A demora inédita na atualização dos dados de apuração das urnas divulgados pelo TSE (Tribunal Superior Eleitoral), na noite de domingo (15), deixou boa parte do país em suspense.

Em Belo Horizonte, a professora Duda Salabert (PDT), 39, diz que estava ainda mais angustiada com as aulas de literatura que precisavam ser preparadas para o dia seguinte, uma delas começando às 7h, e a pilha de provas para corrigir.

Em uma das primeiras apurações divulgadas, com 12,34% das seções totalizadas, Duda tinha 5.418 votos. Quando o percentual de apuração passou para 84,8% das seções, ela chegou a 31.831 votos, já indicando a votação histórica. Com a apuração finalizada, atingiu 37.613 votos na capital mineira.

Duda se tornou a primeira trans eleita para a Câmara de Vereadores de BH e a pessoa mais bem votada do Legislativo da capital mineira, com mais que o dobro da votação de Áurea Carolina (PSOL), que tinha o recorde anterior, quando conquistou 17.420 votos e foi eleita em 2016.

A preocupação com a pilha de provas e aulas por preparar, explica ela, é porque, mesmo eleita vereadora, não pretende deixar o trabalho como professora em uma escola privada de Belo Horizonte. Duda pretende reduzir a carga horária atual e aliar os dois.

“Posso estar na política, mas sou professora. Não vou deixar nunca de dar aula”, diz ela.

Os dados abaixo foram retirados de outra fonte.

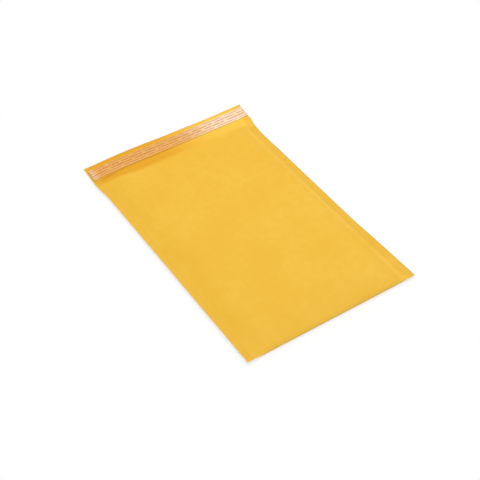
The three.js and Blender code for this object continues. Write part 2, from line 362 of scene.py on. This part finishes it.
def one_bubble():
    """A full-height bubble that stands on z = 0."""
    bpy.ops.object.select_all(action="DESELECT")
    bpy.ops.mesh.primitive_cylinder_add(
        vertices=10, radius=BUBBLE_RADIUS, depth=BUBBLE_PAD, location=(0, 0, BUBBLE_PAD / 2)
    )
    bubble = bpy.context.object
    bpy.ops.object.transform_apply(location=True)
    bpy.ops.object.mode_set(mode="EDIT")
    bpy.ops.mesh.select_mode(type="EDGE")
    bpy.ops.mesh.select_all(action="DESELECT")
    bpy.ops.object.mode_set(mode="OBJECT")
    points = bubble.data.vertices
    for edge in bubble.data.edges:
        edge.select = all(points[i].co.z > 0.9 * BUBBLE_PAD for i in edge.vertices)
    bpy.ops.object.mode_set(mode="EDIT")
    bpy.ops.mesh.bevel(offset=BUBBLE_ROUNDING, segments=2, profile=0.5, affect="EDGES")
    bpy.ops.object.mode_set(mode="OBJECT")
    wall = bubble.data.attributes.new("wall", "FLOAT", "POINT")
    for point in bubble.data.vertices:
        rise = point.co.z / BUBBLE_PAD
        wall.data[point.index].value = 1.0 if rise < 0.5 else 0.5 if rise < 0.99 else 0.0
    return bubble


def bubble_places():
    """Staggered rows of bubbles on both sides of the pocket."""
    row_pitch = BUBBLE_PITCH * math.sqrt(3) / 2
    first = FOLD_RADIUS + BUBBLE_RADIUS + 0.002
    last = BODY_LENGTH - FILM_SETBACK - BUBBLE_RADIUS
    for row in range(int((last - first) / row_pitch) + 1):
        y = last - row * row_pitch
        room = half_width(y) - SEAM_WIDTH - LINER_EDGE - BUBBLE_RADIUS
        number = int(room / BUBBLE_PITCH) + 1
        xs = [(i + 0.5 * (row % 2)) * BUBBLE_PITCH for i in range(-number, number + 1)]
        for x in xs:
            if abs(x) <= room:
                yield x, y, True
                yield x, y, False


def bubble_stand(x, y, upper):
    """The matrix that stands a bubble on the film, as high as the paper lets it be.

    It is None where there is no room for one.
    """
    layer = layer_top if upper else layer_bottom
    reach = BUBBLE_RADIUS * 0.8
    around = [(dx, dy) for dx in (-reach, 0, reach) for dy in (-reach, reach)]
    ceiling = [layer(x + dx, y + dy, CLEARANCE) for dx, dy in around]
    film = film_height(x, y, upper)
    height = min(ceiling) - film if upper else film - max(ceiling)
    if height < BUBBLE_LEAST:
        return None
    climb = (layer(x + reach, y, CLEARANCE) - layer(x - reach, y, CLEARANCE)) / (2 * reach)
    turn = Matrix.Rotation(-math.atan(climb), 4, "Y")
    flip = Matrix.Identity(4) if upper else Matrix.Rotation(math.pi, 4, "X")
    squash = Matrix.Diagonal((1, 1, height / BUBBLE_PAD, 1))
    return Matrix.Translation(in_frame(x, y, film)) @ turn @ flip @ squash


def bubble_lining():
    """The film bag with its bubbles, which stand out towards the paper."""
    bag = film_bag()
    bubble = one_bubble()
    bpy.ops.object.select_all(action="DESELECT")
    for x, y, upper in bubble_places():
        stand = bubble_stand(x, y, upper)
        if stand is None:
            continue
        copy = bpy.data.objects.new("bubble", bubble.data.copy())
        copy.data.transform(stand)
        bpy.context.scene.collection.objects.link(copy)
        copy.select_set(True)
    bpy.data.objects.remove(bubble)
    bag.select_set(True)
    bpy.context.view_layer.objects.active = bag
    bpy.ops.object.join()
    bpy.ops.object.shade_smooth_by_angle(angle=math.radians(50))
    bag.name = bag.data.name = "bubble_lining"
    return bag


# Glue band and release strip
def strip_middle(share):
    return FLAP_DEPTH - STRIP_MARGIN - STRIP_WIDTH / 2 + STRIP_SKEW * share


def band_on_flap(name, width, end_gap, shift, thickness, lift, columns, rows, wave):
    """A band that follows the flap; wave(share, across) lifts its points a little."""
    reach = 1 - 2 * end_gap / FLAT_WIDTH

    def place(column, row):
        share = reach * (2 * column / (columns - 1) - 1) + shift / (FLAT_WIDTH / 2)
        across = row / (rows - 1) - 0.5
        past = strip_middle(share) + across * width
        point = flap_point(share, past, lift + thickness / 2)
        point.z += wave(share, across)
        return point, (share * FLAT_WIDTH / 2, across * width, 0)

    band = shaped_grid(name, columns, rows, place)
    finish_sheet(band, thickness)
    return band


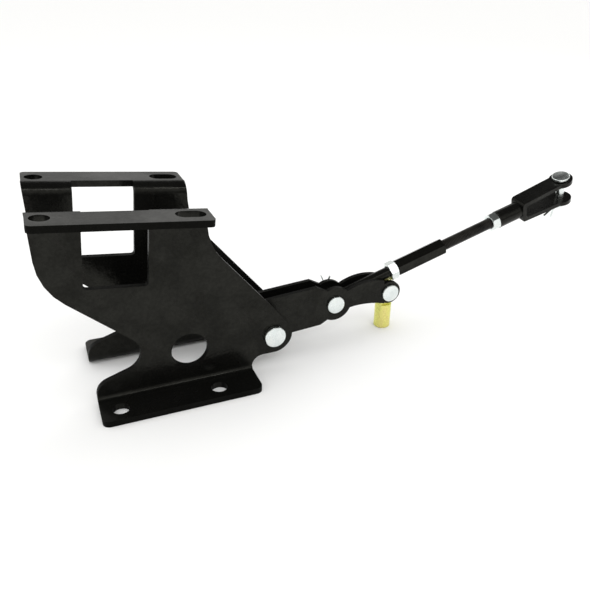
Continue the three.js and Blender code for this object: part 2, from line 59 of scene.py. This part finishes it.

“Quando a cidade escolhe uma professora para ficar no centro da política municipal, isso mostra um desejo da sociedade em ter políticas públicas de melhoria para a educação”, avalia ela, citando a queda de BH no Ideb (Índice de Desenvolvimento da Educação Básica), nos últimos anos, o principal termômetro da educação no país.

A eleição deste domingo foi a segunda disputada por ela, que, quando questionada se prefere ser identificada como mulher trans ou travesti, responde: “Tanto faz”. Em 2018, Duda concorreu ao Senado em Minas Gerais pelo PSOL e conseguiu 351.874 votos.

No ano seguinte, anunciou sua desfiliação acusando a legenda de transfobia estrutural. Segundo ela, várias questões levaram à decisão, mas a principal foi a expulsão de Indianara Siqueira, candidata a vereadora no Rio de Janeiro em 2016.

“Nós já somos expulsas da escola, da sociedade, do mercado formal de trabalho, eu não posso ficar num partido que expulsa uma travesti”, diz ela. “Assim como o PSOL cobra autocrítica do PT, eu cobro autocrítica do PSOL.”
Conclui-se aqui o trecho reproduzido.